Description of the task >>
Repeat each line exactly, leaving nothing out.

Data shown >>
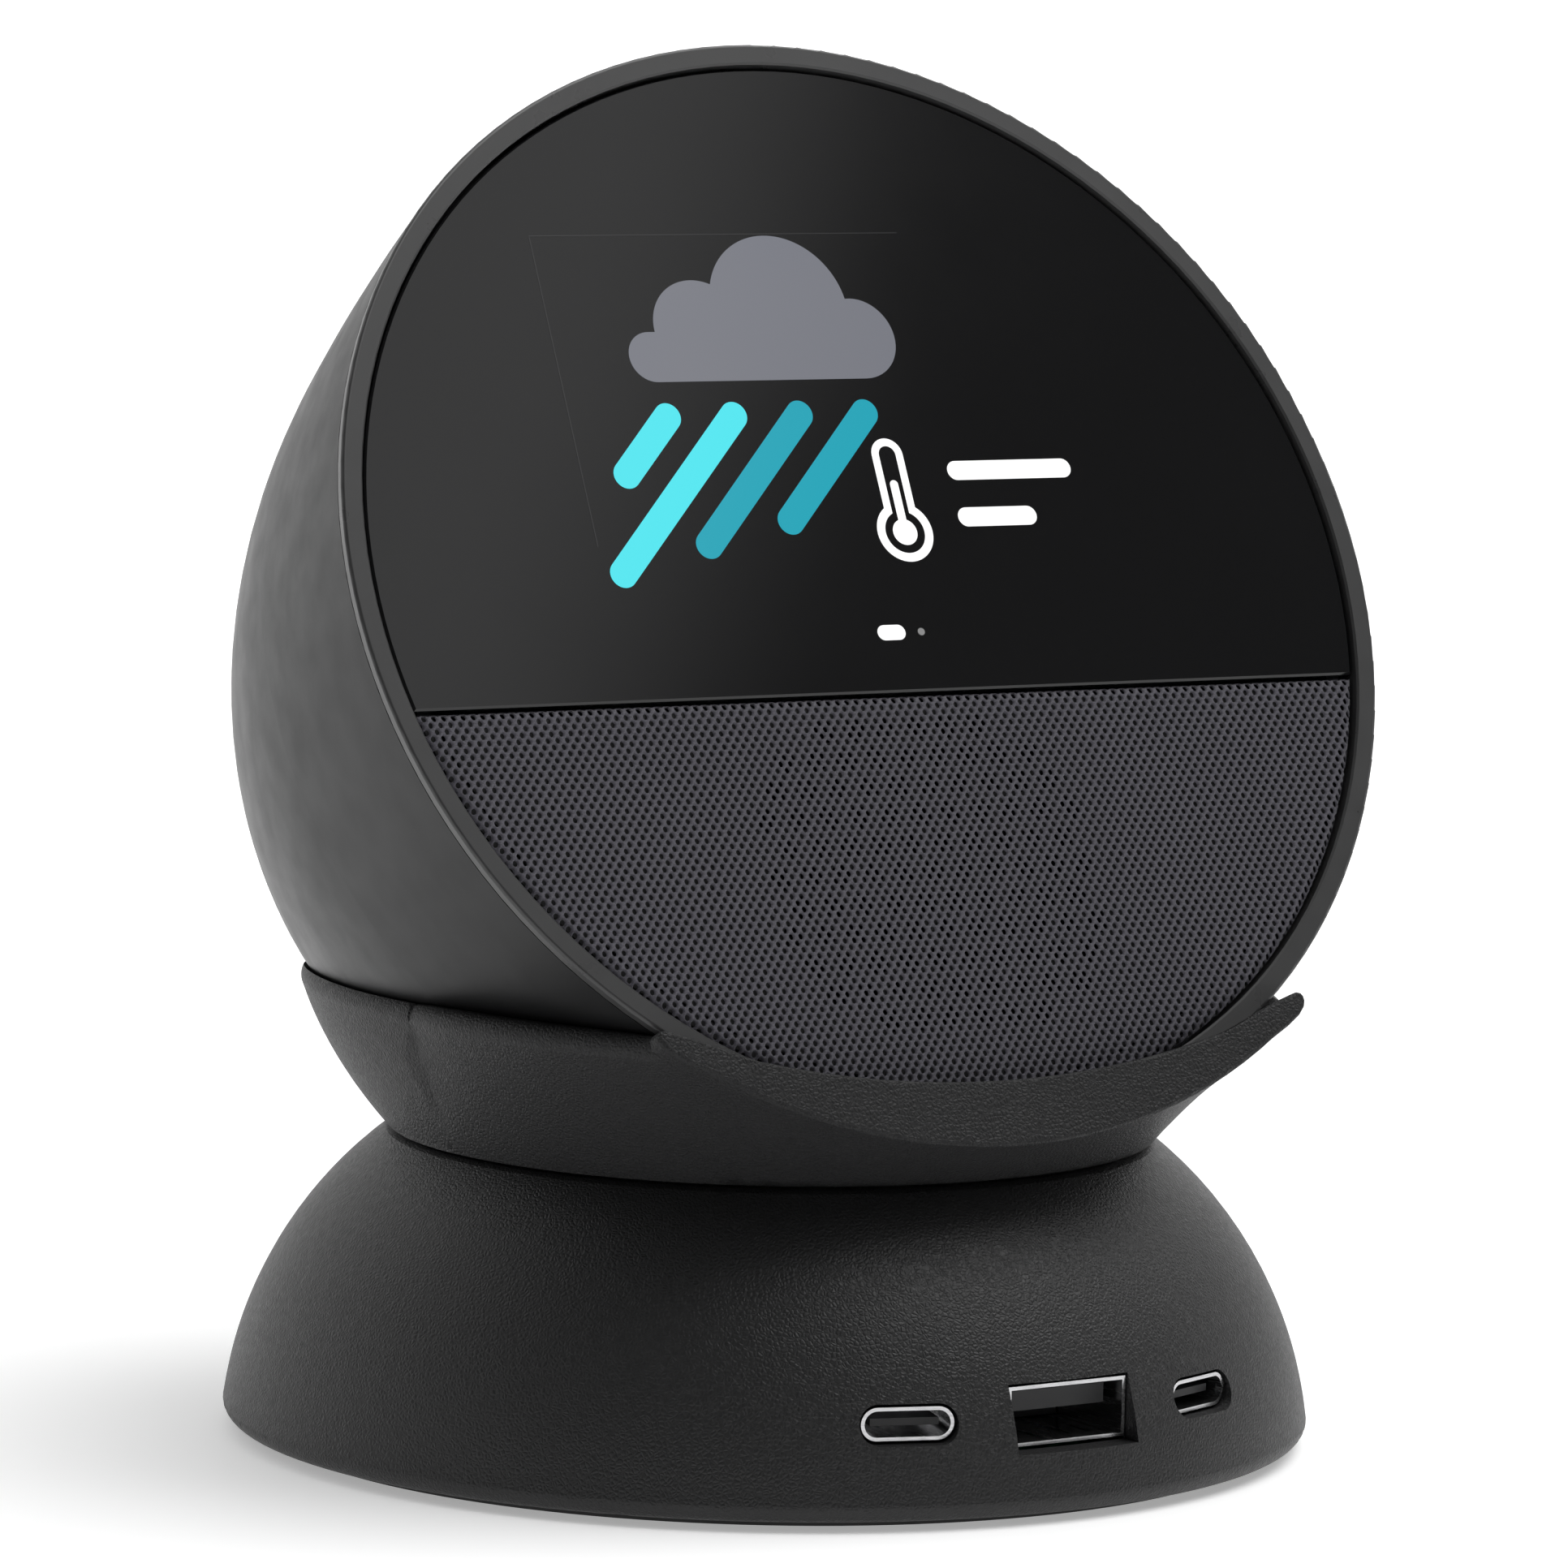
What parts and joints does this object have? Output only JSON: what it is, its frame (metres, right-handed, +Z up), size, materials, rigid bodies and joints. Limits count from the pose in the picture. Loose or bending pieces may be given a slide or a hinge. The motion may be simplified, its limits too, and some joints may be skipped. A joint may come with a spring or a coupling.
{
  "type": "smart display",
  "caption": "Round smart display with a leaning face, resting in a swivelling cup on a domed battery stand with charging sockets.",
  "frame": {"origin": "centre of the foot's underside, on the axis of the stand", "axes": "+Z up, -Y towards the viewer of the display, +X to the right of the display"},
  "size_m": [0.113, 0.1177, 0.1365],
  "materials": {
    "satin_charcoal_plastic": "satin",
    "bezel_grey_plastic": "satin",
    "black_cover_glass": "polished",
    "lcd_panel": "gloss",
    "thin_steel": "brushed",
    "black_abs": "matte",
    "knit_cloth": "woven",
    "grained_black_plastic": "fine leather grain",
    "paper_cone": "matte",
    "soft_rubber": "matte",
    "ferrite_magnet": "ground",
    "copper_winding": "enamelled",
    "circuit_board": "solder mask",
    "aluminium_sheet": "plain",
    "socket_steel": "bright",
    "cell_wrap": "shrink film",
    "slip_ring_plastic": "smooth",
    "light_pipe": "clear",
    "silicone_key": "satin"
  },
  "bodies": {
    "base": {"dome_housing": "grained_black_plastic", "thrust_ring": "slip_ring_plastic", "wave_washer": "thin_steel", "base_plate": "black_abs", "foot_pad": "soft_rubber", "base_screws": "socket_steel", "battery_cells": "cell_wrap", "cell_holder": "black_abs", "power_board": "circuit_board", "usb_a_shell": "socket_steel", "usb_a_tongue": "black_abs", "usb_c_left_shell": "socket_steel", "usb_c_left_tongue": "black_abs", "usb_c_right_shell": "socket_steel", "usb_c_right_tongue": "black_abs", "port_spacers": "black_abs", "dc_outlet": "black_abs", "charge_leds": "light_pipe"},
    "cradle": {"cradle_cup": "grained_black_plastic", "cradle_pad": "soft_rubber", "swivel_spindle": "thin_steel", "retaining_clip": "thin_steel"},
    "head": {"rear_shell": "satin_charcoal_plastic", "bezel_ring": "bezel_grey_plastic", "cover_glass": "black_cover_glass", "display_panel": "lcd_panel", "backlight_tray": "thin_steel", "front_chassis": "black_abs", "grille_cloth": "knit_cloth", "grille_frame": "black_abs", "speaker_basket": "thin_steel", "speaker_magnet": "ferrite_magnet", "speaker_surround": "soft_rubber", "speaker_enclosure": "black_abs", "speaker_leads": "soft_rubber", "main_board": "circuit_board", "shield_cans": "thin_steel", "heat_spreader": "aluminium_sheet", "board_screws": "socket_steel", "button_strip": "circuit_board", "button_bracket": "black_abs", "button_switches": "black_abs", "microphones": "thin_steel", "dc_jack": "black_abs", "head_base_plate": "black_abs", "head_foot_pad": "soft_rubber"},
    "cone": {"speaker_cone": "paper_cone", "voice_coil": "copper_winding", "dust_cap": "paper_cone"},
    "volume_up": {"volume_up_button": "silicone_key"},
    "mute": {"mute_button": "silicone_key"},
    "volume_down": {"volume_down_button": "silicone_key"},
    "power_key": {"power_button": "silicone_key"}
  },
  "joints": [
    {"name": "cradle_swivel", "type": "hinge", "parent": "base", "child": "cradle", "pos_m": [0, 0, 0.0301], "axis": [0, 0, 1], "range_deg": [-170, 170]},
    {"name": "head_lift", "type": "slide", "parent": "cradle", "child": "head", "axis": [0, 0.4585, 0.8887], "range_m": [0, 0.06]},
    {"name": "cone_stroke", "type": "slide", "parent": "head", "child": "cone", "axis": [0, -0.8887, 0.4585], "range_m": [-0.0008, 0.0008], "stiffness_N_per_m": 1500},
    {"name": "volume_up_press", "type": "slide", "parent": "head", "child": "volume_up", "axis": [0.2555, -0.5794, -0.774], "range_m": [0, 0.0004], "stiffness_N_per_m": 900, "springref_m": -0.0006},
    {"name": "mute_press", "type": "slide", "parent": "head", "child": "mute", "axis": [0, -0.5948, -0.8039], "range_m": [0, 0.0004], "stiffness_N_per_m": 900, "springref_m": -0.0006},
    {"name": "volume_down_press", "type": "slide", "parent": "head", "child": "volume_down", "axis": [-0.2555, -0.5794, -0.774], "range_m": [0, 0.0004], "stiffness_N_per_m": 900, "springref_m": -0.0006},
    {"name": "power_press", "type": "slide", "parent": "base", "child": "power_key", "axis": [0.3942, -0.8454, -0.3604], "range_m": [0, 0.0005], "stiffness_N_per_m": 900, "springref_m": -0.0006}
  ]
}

Exercise response >>
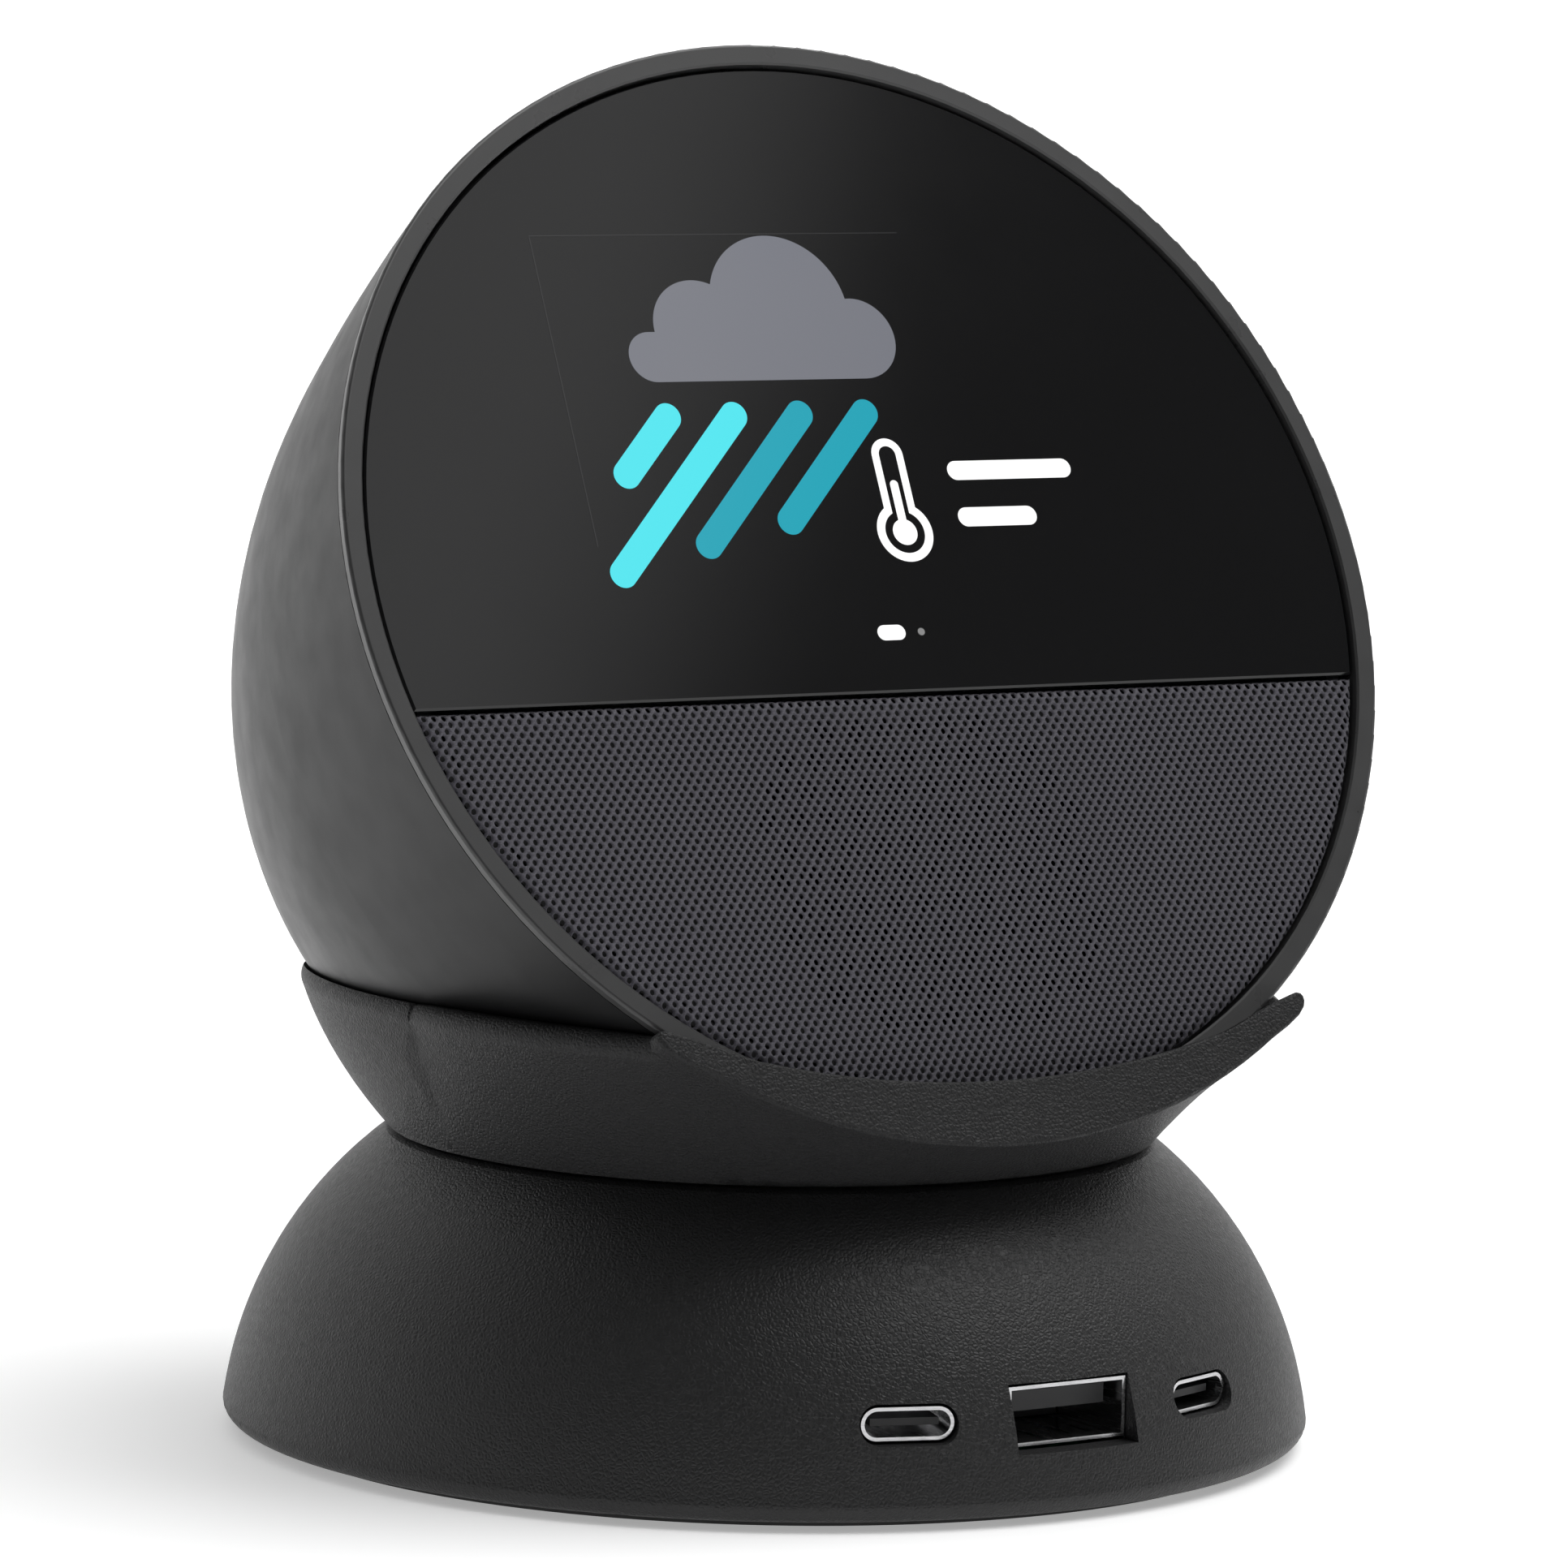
What parts and joints does this object have? Output only JSON: what it is, its frame (metres, right-handed, +Z up), size, materials, rigid bodies and joints. Limits count from the pose in the picture. Loose or bending pieces may be given a slide or a hinge. The motion may be simplified, its limits too, and some joints may be skipped. A joint may come with a spring or a coupling.
{
  "type": "smart display",
  "caption": "Round smart display with a leaning face, resting in a swivelling cup on a domed battery stand with charging sockets.",
  "frame": {"origin": "centre of the foot's underside, on the axis of the stand", "axes": "+Z up, -Y towards the viewer of the display, +X to the right of the display"},
  "size_m": [0.113, 0.1177, 0.1365],
  "materials": {
    "satin_charcoal_plastic": "satin",
    "bezel_grey_plastic": "satin",
    "black_cover_glass": "polished",
    "lcd_panel": "gloss",
    "thin_steel": "brushed",
    "black_abs": "matte",
    "knit_cloth": "woven",
    "grained_black_plastic": "fine leather grain",
    "paper_cone": "matte",
    "soft_rubber": "matte",
    "ferrite_magnet": "ground",
    "copper_winding": "enamelled",
    "circuit_board": "solder mask",
    "aluminium_sheet": "plain",
    "socket_steel": "bright",
    "cell_wrap": "shrink film",
    "slip_ring_plastic": "smooth",
    "light_pipe": "clear",
    "silicone_key": "satin"
  },
  "bodies": {
    "base": {"dome_housing": "grained_black_plastic", "thrust_ring": "slip_ring_plastic", "wave_washer": "thin_steel", "base_plate": "black_abs", "foot_pad": "soft_rubber", "base_screws": "socket_steel", "battery_cells": "cell_wrap", "cell_holder": "black_abs", "power_board": "circuit_board", "usb_a_shell": "socket_steel", "usb_a_tongue": "black_abs", "usb_c_left_shell": "socket_steel", "usb_c_left_tongue": "black_abs", "usb_c_right_shell": "socket_steel", "usb_c_right_tongue": "black_abs", "port_spacers": "black_abs", "dc_outlet": "black_abs", "charge_leds": "light_pipe"},
    "cradle": {"cradle_cup": "grained_black_plastic", "cradle_pad": "soft_rubber", "swivel_spindle": "thin_steel", "retaining_clip": "thin_steel"},
    "head": {"rear_shell": "satin_charcoal_plastic", "bezel_ring": "bezel_grey_plastic", "cover_glass": "black_cover_glass", "display_panel": "lcd_panel", "backlight_tray": "thin_steel", "front_chassis": "black_abs", "grille_cloth": "knit_cloth", "grille_frame": "black_abs", "speaker_basket": "thin_steel", "speaker_magnet": "ferrite_magnet", "speaker_surround": "soft_rubber", "speaker_enclosure": "black_abs", "speaker_leads": "soft_rubber", "main_board": "circuit_board", "shield_cans": "thin_steel", "heat_spreader": "aluminium_sheet", "board_screws": "socket_steel", "button_strip": "circuit_board", "button_bracket": "black_abs", "button_switches": "black_abs", "microphones": "thin_steel", "dc_jack": "black_abs", "head_base_plate": "black_abs", "head_foot_pad": "soft_rubber"},
    "cone": {"speaker_cone": "paper_cone", "voice_coil": "copper_winding", "dust_cap": "paper_cone"},
    "volume_up": {"volume_up_button": "silicone_key"},
    "mute": {"mute_button": "silicone_key"},
    "volume_down": {"volume_down_button": "silicone_key"},
    "power_key": {"power_button": "silicone_key"}
  },
  "joints": [
    {"name": "cradle_swivel", "type": "hinge", "parent": "base", "child": "cradle", "pos_m": [0, 0, 0.0301], "axis": [0, 0, 1], "range_deg": [-170, 170]},
    {"name": "head_lift", "type": "slide", "parent": "cradle", "child": "head", "axis": [0, 0.4585, 0.8887], "range_m": [0, 0.06]},
    {"name": "cone_stroke", "type": "slide", "parent": "head", "child": "cone", "axis": [0, -0.8887, 0.4585], "range_m": [-0.0008, 0.0008], "stiffness_N_per_m": 1500},
    {"name": "volume_up_press", "type": "slide", "parent": "head", "child": "volume_up", "axis": [0.2555, -0.5794, -0.774], "range_m": [0, 0.0004], "stiffness_N_per_m": 900, "springref_m": -0.0006},
    {"name": "mute_press", "type": "slide", "parent": "head", "child": "mute", "axis": [0, -0.5948, -0.8039], "range_m": [0, 0.0004], "stiffness_N_per_m": 900, "springref_m": -0.0006},
    {"name": "volume_down_press", "type": "slide", "parent": "head", "child": "volume_down", "axis": [-0.2555, -0.5794, -0.774], "range_m": [0, 0.0004], "stiffness_N_per_m": 900, "springref_m": -0.0006},
    {"name": "power_press", "type": "slide", "parent": "base", "child": "power_key", "axis": [0.3942, -0.8454, -0.3604], "range_m": [0, 0.0005], "stiffness_N_per_m": 900, "springref_m": -0.0006}
  ]
}